((

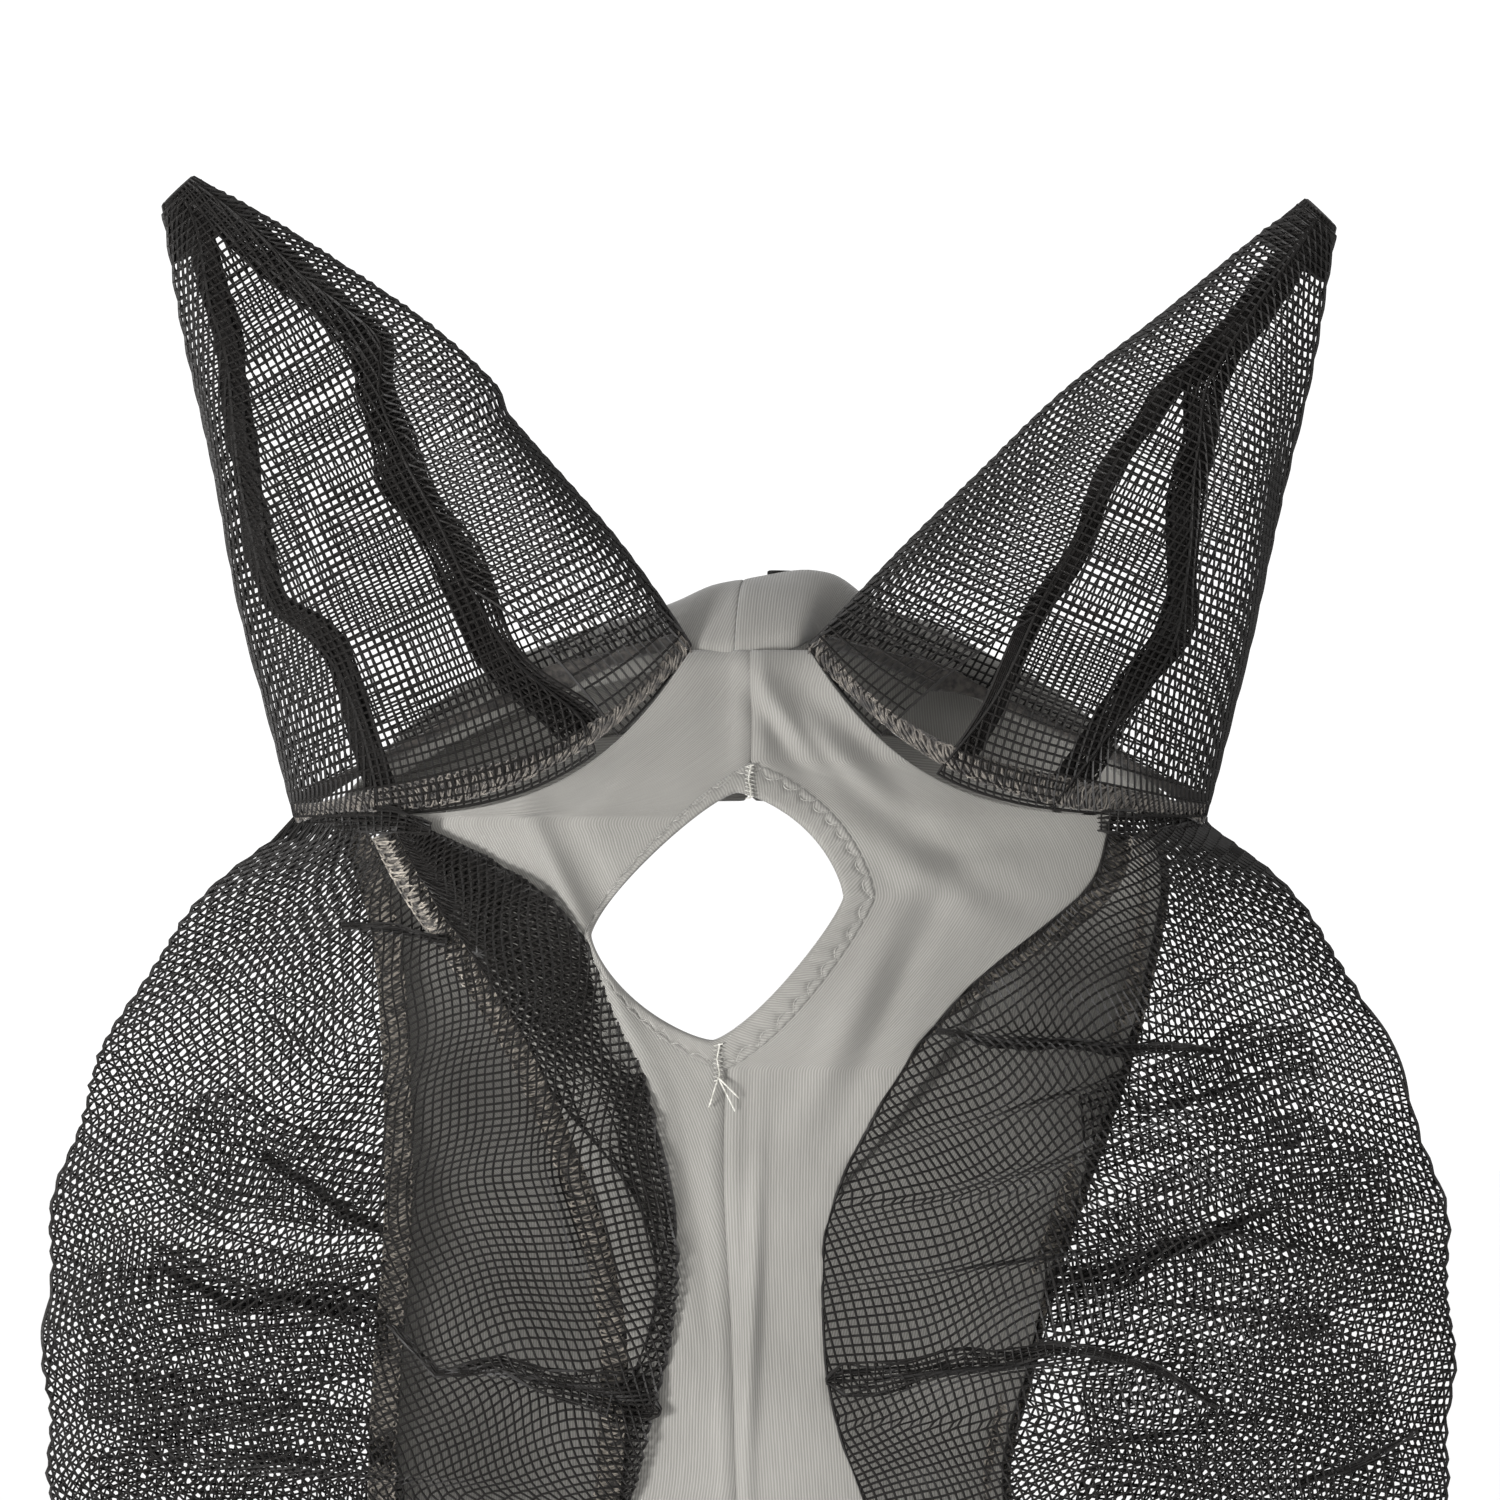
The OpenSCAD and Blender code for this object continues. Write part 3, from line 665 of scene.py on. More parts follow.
def dome_section(side, z):
    """One level section of a dome, from the front seam round to the rear seam, with x outwards."""
    seam, rear, wide = along(FRONT_SEAM[side], z), along(REAR_SEAM[side], z), along(DOME_WIDTH, z)
    wide = max(wide, seam + 1.5, rear + 1.5)
    roll = max(0.0, along(ROLL[side], z))
    puff = 8.0 * min(1.0, (wide - max(seam, rear)) / 60)
    flat = 0.4 + 0.35 * float(np.clip((z - 20) / 50, 0, 1))  # how sharply the outermost line is creased
    edge = seam - roll
    start = np.array([edge, front_y(edge, z) - (0.6 if roll < 1 else 4.0)])
    end = np.array([rear, rear_y(rear, z)])
    reach = (8 * wide - edge - rear) / 6
    ctl = [start, np.array([reach, start[1] - puff]), np.array([reach, end[1] + 3]), end]
    s = np.linspace(0, 1, 60)[:, None]
    arc = (ctl[0] * (1 - s) ** 3 + 3 * ctl[1] * s * (1 - s) ** 2
           + 3 * ctl[2] * s * s * (1 - s) + ctl[3] * s ** 3)
    apex = int(np.argmax(arc[:, 0]))
    for part, seam_x, seam_y, power in ((slice(0, apex), edge, start[1], 1.1),
                                        (slice(apex, None), rear, end[1], 1.6)):
        t = np.clip((arc[part, 1] - arc[apex, 1]) / (seam_y - arc[apex, 1]), 0, 1)
        creased = seam_x + (arc[apex, 0] - seam_x) * (1 - t) ** power
        arc[part, 0] = arc[part, 0] * (1 - flat) + creased * flat
    if roll >= 1:
        under_x = np.linspace(seam, edge + 1.2, 10)
        under = np.column_stack([under_x, front_y(under_x, z) - 0.9 - 1.3 * np.linspace(0, 1, 10) ** 2])
        nose = np.array([[edge, start[1] + 1.1]])
        arc = np.concatenate([under, nose, arc[1:]])
    return arc


def pinch(x, z, y, pinches, out):
    """Draws cloth in towards each dart or fold line, so that it overlaps itself there."""
    for a, b, grip, width in pinches:
        run = np.array(b, float) - np.array(a, float)
        run /= np.hypot(*run)
        d, t = from_line(x, z, a, b)
        hold = np.clip(1.15 - np.abs(t - 0.45) * 1.6, 0, 1) ** 1.5 * hill(d, width)
        move = -d * grip * 0.68 * hold
        x, z = x + move * run[1], z - move * run[0]
        y = y + out * (2.6 * hold * np.tanh(d / (0.4 * width)) + 1.5 * hold)
        y = y + out * 0.8 * np.sin(d / 2.3) * hill(d, 20) * hill(t - 0.4, 0.5)
    return x, z, y


GRAIN = {1: 19.0, -1: -24.0}  # how far each side's threads are turned, in degrees
REACH = 200  # how many mm the dome's table runs to each side of its outermost line
GATHERED = {1: 138.0, -1: 136.0}  # running height of the darts, where the cloth is drawn together most
BUNCH = 0.15  # the share by which it is drawn together there


def dome_table(side):
    """The dome's shape as a table: running height up the dome, and running width from its outermost line."""
    fine = np.linspace(EYE_BOTTOM, EYE_TOP, 240)
    height = np.cumsum(np.hypot(np.diff(fine, prepend=fine[0]), 0.55 * np.gradient(along(DOME_WIDTH, fine))))
    table, limits = np.zeros((len(fine), 2 * REACH + 1, 3)), np.zeros((len(fine), 2))
    for i, z in enumerate(fine):
        path = dome_section(side, z)
        run = running(path)
        apex = run[np.argmax(path[:, 0])]
        u = np.clip(apex + np.arange(-REACH, REACH + 1), 0, run[-1])
        table[i, :, :2] = pick(u, run, path) * (side, 1)
        table[i, :, 2] = z
        limits[i] = -apex, run[-1] - apex
    return height, table, limits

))

** EXERCISE AIM **
Using the listing above, return all lines where the word "part" occurs.

** EXERCISE OUTPUT **
The OpenSCAD and Blender code for this object continues. Write part 3, from line 665 of scene.py on. More parts follow.
    for part, seam_x, seam_y, power in ((slice(0, apex), edge, start[1], 1.1),
        t = np.clip((arc[part, 1] - arc[apex, 1]) / (seam_y - arc[apex, 1]), 0, 1)
        arc[part, 0] = arc[part, 0] * (1 - flat) + creased * flat